Training goal #5: Potty train your Bulldog
To avoid unwanted accidents within the home, you must potty train your pooch. Fontanos recommends taking the pup out every hour on the hour to the spot where you want the dog to eliminate during the day, for several days. You’ll also want to take away food and water three to four hours before bedtime and give your pup a potty break just before you go to sleep and first thing in the morning. And, she recommends crate training your pup too.
“Crating Bulldog puppies when you’re asleep keeps them out of trouble, keeps them from chewing things you don’t want them to, and prevents accidents,” she says.
Training goal #6: Exercise your Bulldog in cool temperatures
Bulldogs are a brachycephalic breed because they have short muzzles that make breathing difficult on hot, humid days. For this reason, Fontanos recommends exercising your Bulldog very early in the morning or late in the evening, avoiding the extreme heat of mid-day. “If your dog is panting a lot, it’s time to take a break and get your dog cooled down with some room-temperature water.”
Always bring ample water for your dog, recommends Daigle. And she says that you can outfit your pup on warmer days to keep them cool too. “There are a number of cooling jackets now that can also be quite effective in keeping our pets’ temperature within the normal range.”
Of course, you can always exercise your pup inside anytime with the air conditioner on when it’s hot outside. You can even create an indoor playroom for your pup.
Growth stage: By one year
By the time your Bulldog is one year old, your pup should know basic obedience and be used to a daily feeding and exercise routine.
Training goal #7: Get your Bulldog involved in AKC activities
These pups are able to participate in activities like obedience classes, tracking, and agility as well, as long as the weather is temperate. “Bulldogs are very smart and AKC Canine Good Citizen classes teach them all the basics,” recommends Fontanos.
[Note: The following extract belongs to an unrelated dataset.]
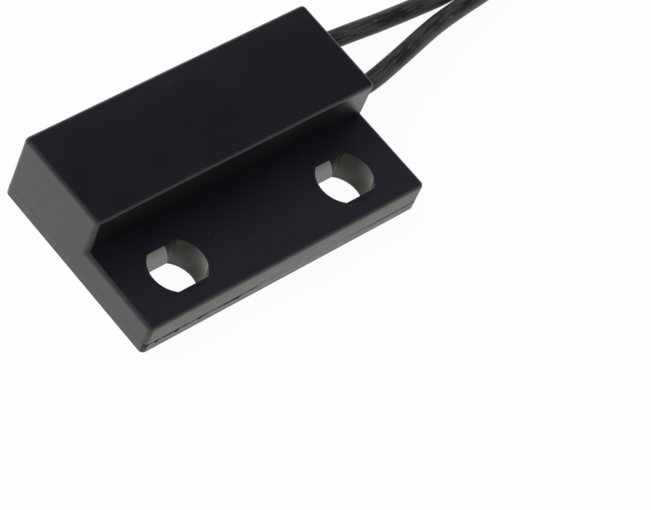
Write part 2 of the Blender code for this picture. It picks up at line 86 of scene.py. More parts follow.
def placeCamera(view):
    turn, roll = math.radians(view["azimuth"]), math.radians(view["roll"])
    back = pointing(view["azimuth"], view["elevation"])
    level = Vector((math.cos(turn), math.sin(turn), 0))
    upright = back.cross(level)
    right = level * math.cos(roll) + upright * math.sin(roll)
    up = back.cross(right)
    data = bpy.data.cameras.new("photoCamera")
    data.sensor_fit = "HORIZONTAL"
    data.sensor_width = view["sensor"]
    data.lens = view["lens"]
    data.clip_start, data.clip_end = view["nearest"], view["farthest"]
    camera = bpy.data.objects.new("photoCamera", data)
    bpy.context.scene.collection.objects.link(camera)
    facing = Matrix((right, up, back)).transposed().to_4x4()
    camera.matrix_world = Matrix.Translation(view["target"] + back * view["distance"]) @ facing
    bpy.context.scene.camera = camera


placeCamera(cameraView)
print("camera placed")


# materials

class Value:
    # one output of a material's node; sums and products of it add their own nodes
    def __init__(self, finish, socket):
        self.finish = finish
        self.socket = socket

    def maths(self, operation, *terms):
        return self.finish.node(
            "ShaderNodeMath", {"operation": operation}, dict(enumerate(terms))
        )

    def __add__(self, other):
        return self.maths("ADD", self, other)

    def __sub__(self, other):
        return self.maths("SUBTRACT", self, other)

    def __rsub__(self, other):
        return self.maths("SUBTRACT", other, self)

    def __mul__(self, other):
        return self.maths("MULTIPLY", self, other)

    def __pow__(self, other):
        return self.maths("POWER", self, other)

    __radd__ = __add__
    __rmul__ = __mul__

    def __abs__(self):
        return self.maths("ABSOLUTE", self)

    def over(self, edge, width):
        # 0 below the edge, 1 above it, with a soft step of that width
        return self.finish.node(
            "ShaderNodeMapRange",
            {"interpolation_type": "SMOOTHSTEP"},
            {0: self, 1: edge - width / 2, 2: edge + width / 2, 3: 0.0, 4: 1.0},
        )


class Finish:
    # a new material, or with a world given, that world's nodes
    def __init__(self, name, metallic=0.0, world=None):
        self.material = world or bpy.data.materials.new(name)
        self.material.use_nodes = True
        self.tree = self.material.node_tree
        if world:
            return
        self.shader = self.tree.nodes["Principled BSDF"]
        self.shader.inputs["Metallic"].default_value = metallic

    def node(self, kind, settings=None, sockets=None, output=0):
        made = self.tree.nodes.new(kind)
        for key, value in (settings or {}).items():
            if key == "stops":
                ramp = made.color_ramp.elements
                while len(ramp) < len(value):
                    ramp.new(0.5)
                for stop, (place, colour) in zip(ramp, value):
                    stop.position = place
                    stop.color = (*colour, 1.0)
            else:
                setattr(made, key, value)
        for key, value in (sockets or {}).items():
            self.feed(made.inputs[key], value)
        return Value(self, made.outputs[output])

    def feed(self, socket, value):
        if isinstance(value, Value):
            self.tree.links.new(value.socket, socket)
        else:
            socket.default_value = value

    def set(self, name, value):
        self.feed(self.shader.inputs[name], value)

    def place(self, stretch=(1, 1, 1), uv=False):
        where = self.node("ShaderNodeTexCoord", output="UV" if uv else "Object")
        return self.node("ShaderNodeMapping", None, {"Vector": where, "Scale": stretch})

    def grain(self, where, size, detail, rough=0.5):
        # noise with features of that size in metres
        return self.node(
            "ShaderNodeTexNoise",
            None,
            {"Vector": where, "Scale": 1 / size, "Detail": detail, "Roughness": rough},
        )

    def cells(self, where, size):
        return self.node("ShaderNodeTexVoronoi", None, {"Vector": where, "Scale": 1 / size})

    def vectors(self, operation, first, second):
        return self.node(
            "ShaderNodeVectorMath", {"operation": operation}, {0: first, 1: second}, "Value"
        )

    def axes(self, where, names):
        return [self.node("ShaderNodeSeparateXYZ", None, {0: where}, name) for name in names]

    def blend(self, factor, first, second):
        first, second = ((*c, 1.0) if isinstance(c, tuple) else c for c in (first, second))
        return self.node(
            "ShaderNodeMix", {"data_type": "RGBA"}, {0: factor, 6: first, 7: second}, output=2
        )

    def bump(self, height):
        # relief of that height in metres
        return self.node("ShaderNodeBump", None, {"Height": height, "Distance": 1.0})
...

Daigle recommends incorporating training classes in your Bulldog’s exercise routine. “Mental stimulation is just as important to a dog’s quality of life as staying physically fit. Consider challenging your dog to learn new behaviors or take a training class,” she says. After all, teaching your Bulldog how to walk nicely on leash, stay for greeting, or even perform tricks, are wonderful ways to tire them out.
Training goal #8: Take precautions around water with your Bulldog
Bulldogs love water but are poor swimmers due to their body structure. Shallow kiddie pools are always a fun activity for a Bulldog, as long as you are around to carefully supervise your pup while they play, advises Fontanos. And, when around lakes or oceans, always be safe and outfit your Bulldog with a life jacket.